▸ **Set task**
Return all of the entries exactly, with nothing added or left out.
○ ○ ○
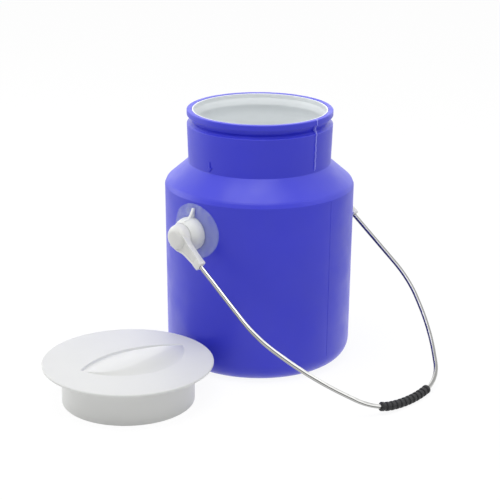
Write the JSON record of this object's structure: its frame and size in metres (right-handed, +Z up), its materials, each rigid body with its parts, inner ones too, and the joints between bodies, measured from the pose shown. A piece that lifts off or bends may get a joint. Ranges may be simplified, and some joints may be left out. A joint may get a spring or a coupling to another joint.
{
  "type": "plastic milk can",
  "caption": "Insulated plastic milk can with a wide neck, white liner, wire bail with ribbed grip, and its plug lid standing beside it.",
  "frame": {"origin": "centre of the can's flat base, on the surface that the can stands on", "axes": "+Z up along the can's axis; +X along the line through the two ears, away from the lid that stands beside the can; the bail lies towards -Y"},
  "size_m": [0.3423, 0.2685, 0.23],
  "materials": {
    "blue_shell": "satin blow-moulded blue plastic",
    "white_liner": "smooth white plastic",
    "milky_ear": "natural milky plastic, thin disc see-through",
    "white_lid": "satin white plastic",
    "bright_wire": "bright drawn steel wire",
    "black_grip": "soft black sleeve",
    "white_fitting": "white moulded plastic"
  },
  "bodies": {
    "can": {"outer_shell": "blue_shell", "inner_liner": "white_liner", "ear_left": "milky_ear", "ear_right": "milky_ear", "lid": "white_lid"},
    "bail": {"bail_wire": "bright_wire", "bail_grip": "black_grip", "bail_end_left": "white_fitting", "bail_end_right": "white_fitting"}
  },
  "joints": [
    {"name": "bail_swing", "type": "hinge", "parent": "can", "child": "bail", "pos_m": [0, 0, 0.1335], "axis": [-1, 0, 0], "range_deg": [0, 251]}
  ]
}
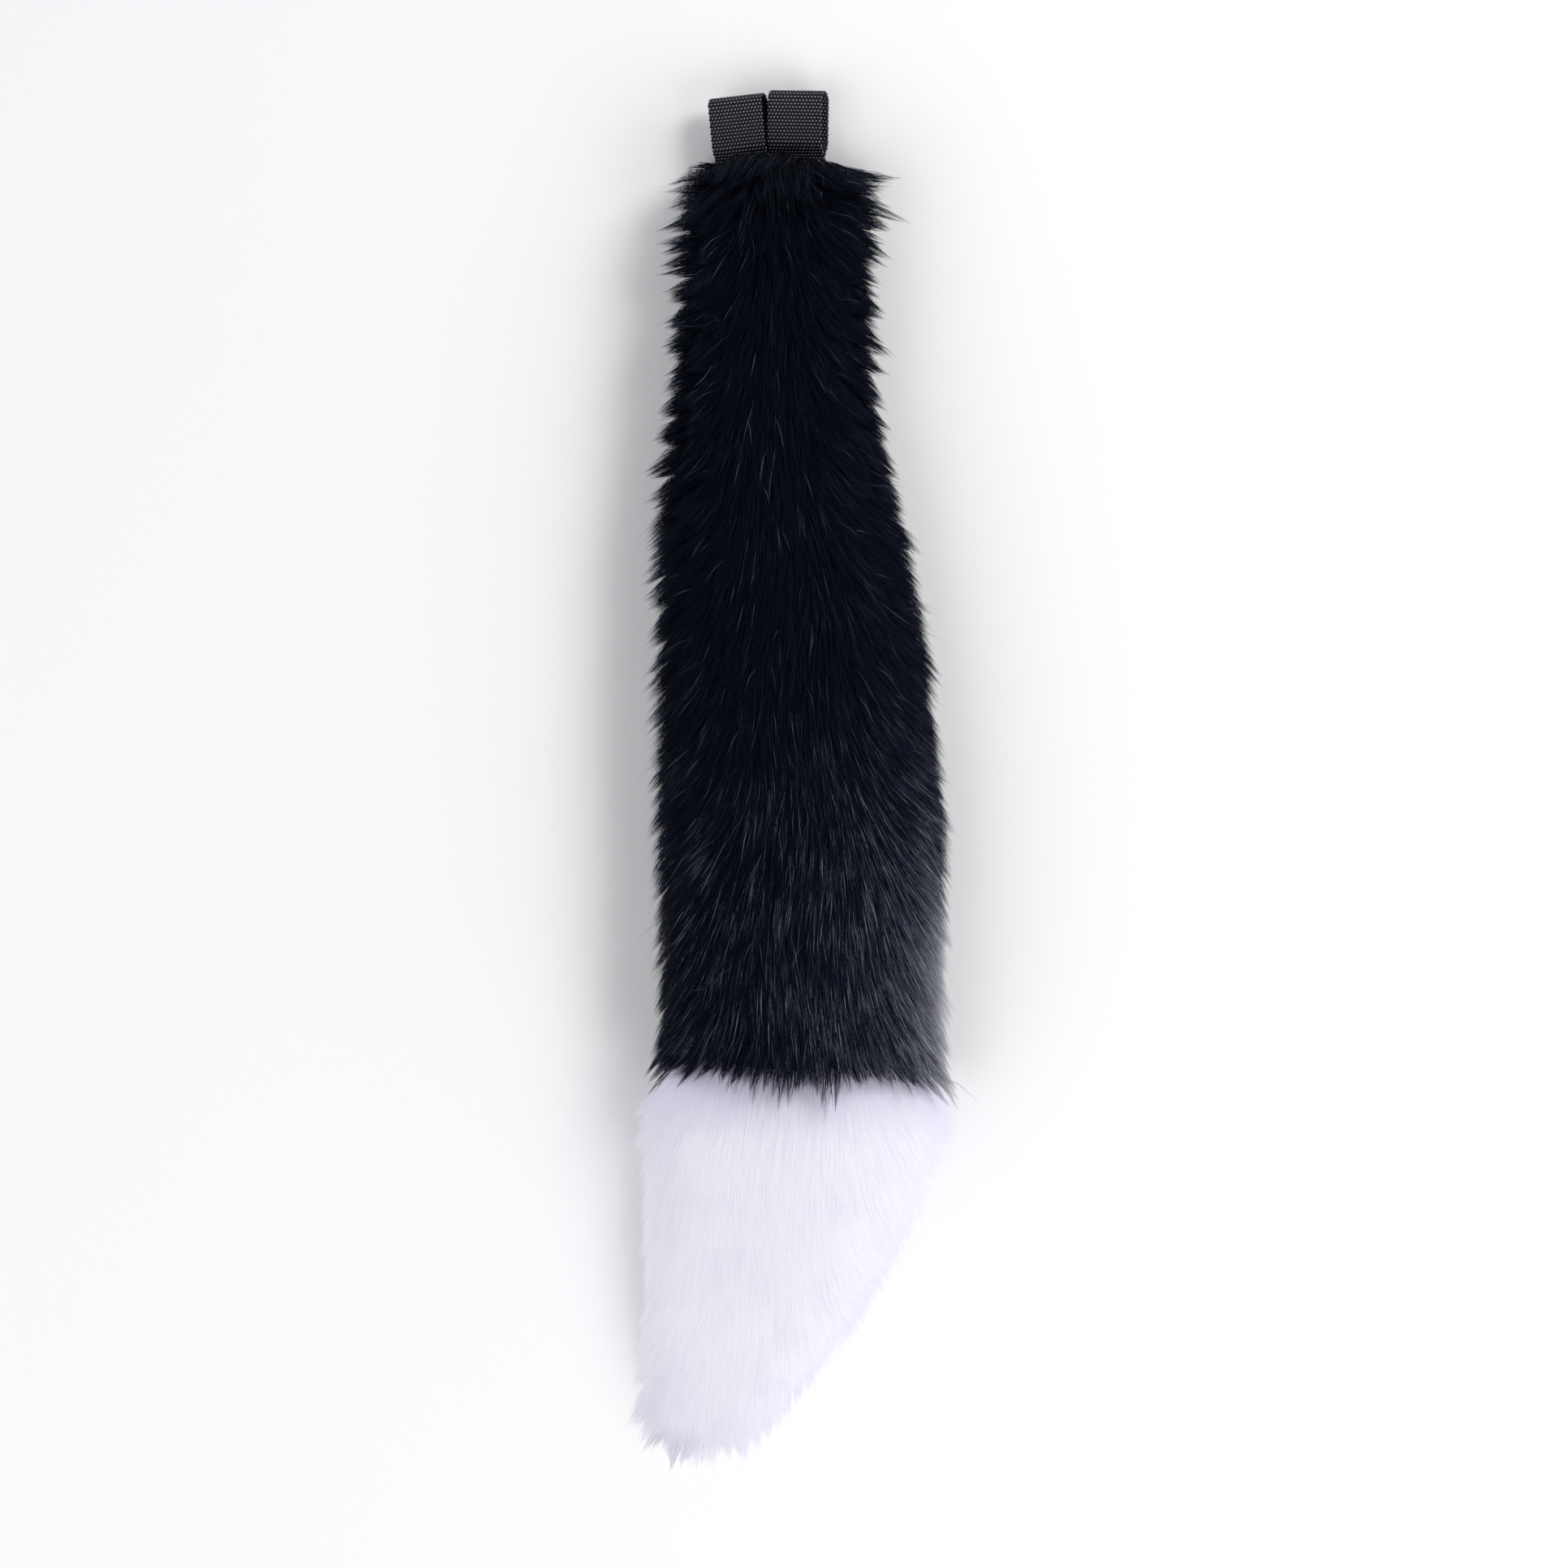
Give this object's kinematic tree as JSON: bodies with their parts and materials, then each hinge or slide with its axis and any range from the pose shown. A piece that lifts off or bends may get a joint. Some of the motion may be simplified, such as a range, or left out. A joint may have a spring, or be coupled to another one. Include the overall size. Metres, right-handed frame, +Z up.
○ ○ ○
▸ **Answer to the exercise**
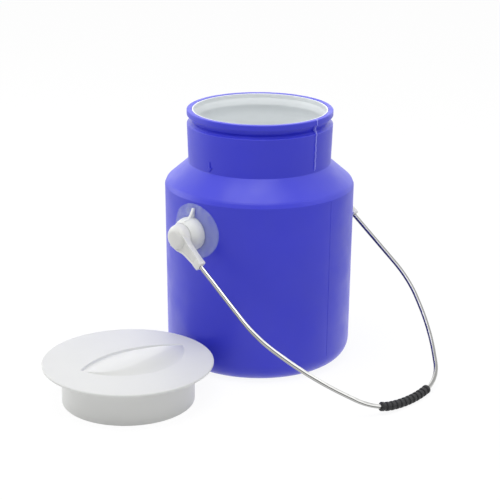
Write the JSON record of this object's structure: its frame and size in metres (right-handed, +Z up), its materials, each rigid body with its parts, inner ones too, and the joints between bodies, measured from the pose shown. A piece that lifts off or bends may get a joint. Ranges may be simplified, and some joints may be left out. A joint may get a spring or a coupling to another joint.
{
  "type": "plastic milk can",
  "caption": "Insulated plastic milk can with a wide neck, white liner, wire bail with ribbed grip, and its plug lid standing beside it.",
  "frame": {"origin": "centre of the can's flat base, on the surface that the can stands on", "axes": "+Z up along the can's axis; +X along the line through the two ears, away from the lid that stands beside the can; the bail lies towards -Y"},
  "size_m": [0.3423, 0.2685, 0.23],
  "materials": {
    "blue_shell": "satin blow-moulded blue plastic",
    "white_liner": "smooth white plastic",
    "milky_ear": "natural milky plastic, thin disc see-through",
    "white_lid": "satin white plastic",
    "bright_wire": "bright drawn steel wire",
    "black_grip": "soft black sleeve",
    "white_fitting": "white moulded plastic"
  },
  "bodies": {
    "can": {"outer_shell": "blue_shell", "inner_liner": "white_liner", "ear_left": "milky_ear", "ear_right": "milky_ear", "lid": "white_lid"},
    "bail": {"bail_wire": "bright_wire", "bail_grip": "black_grip", "bail_end_left": "white_fitting", "bail_end_right": "white_fitting"}
  },
  "joints": [
    {"name": "bail_swing", "type": "hinge", "parent": "can", "child": "bail", "pos_m": [0, 0, 0.1335], "axis": [-1, 0, 0], "range_deg": [0, 251]}
  ]
}
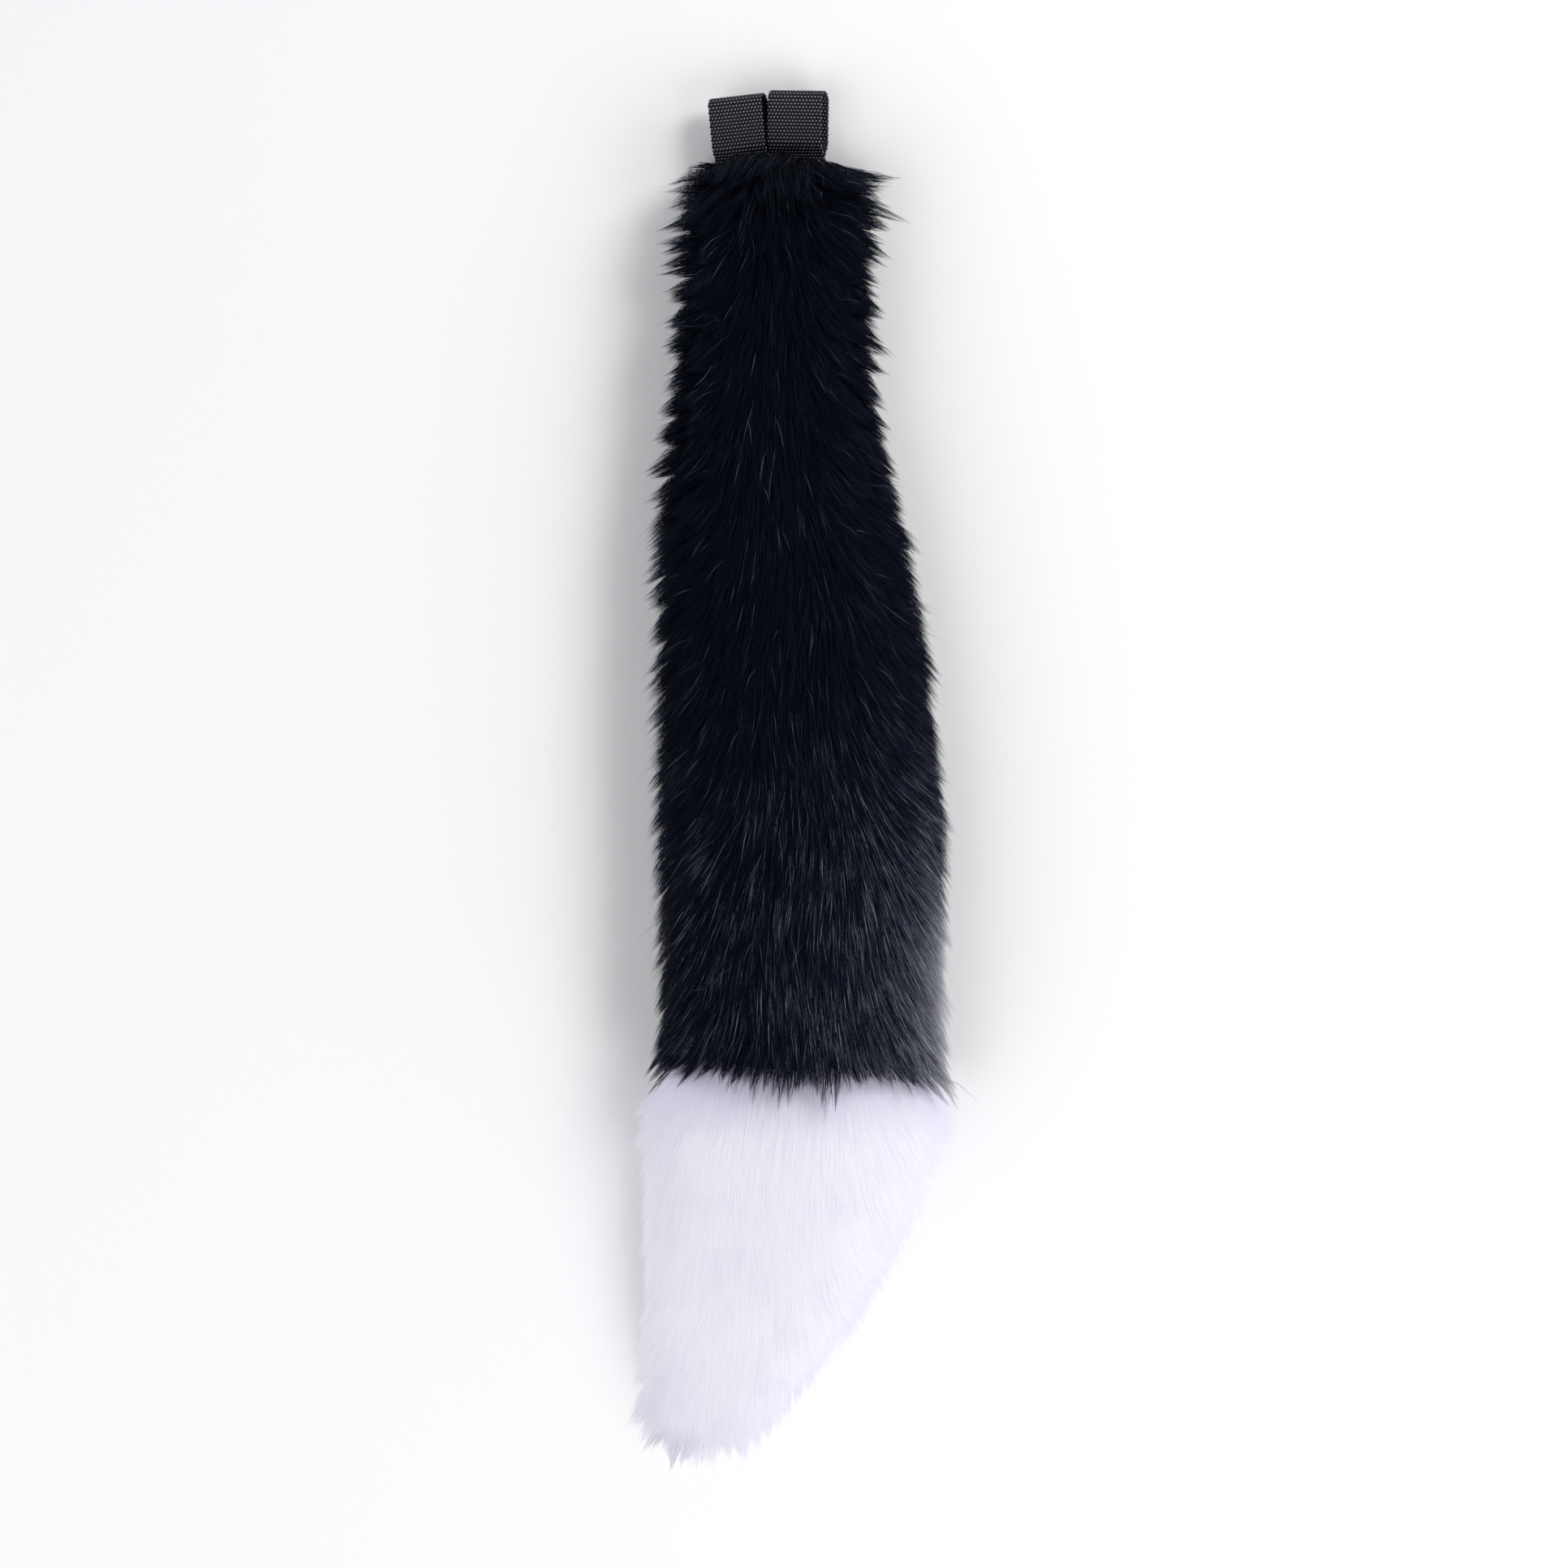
Give this object's kinematic tree as JSON: bodies with their parts and materials, then each hinge or slide with its axis and any range from the pose shown. A piece that lifts off or bends may get a joint. Some of the motion may be simplified, such as a range, or left out. A joint may have a spring, or be coupled to another one. Include the overall size. Metres, right-handed frame, +Z up.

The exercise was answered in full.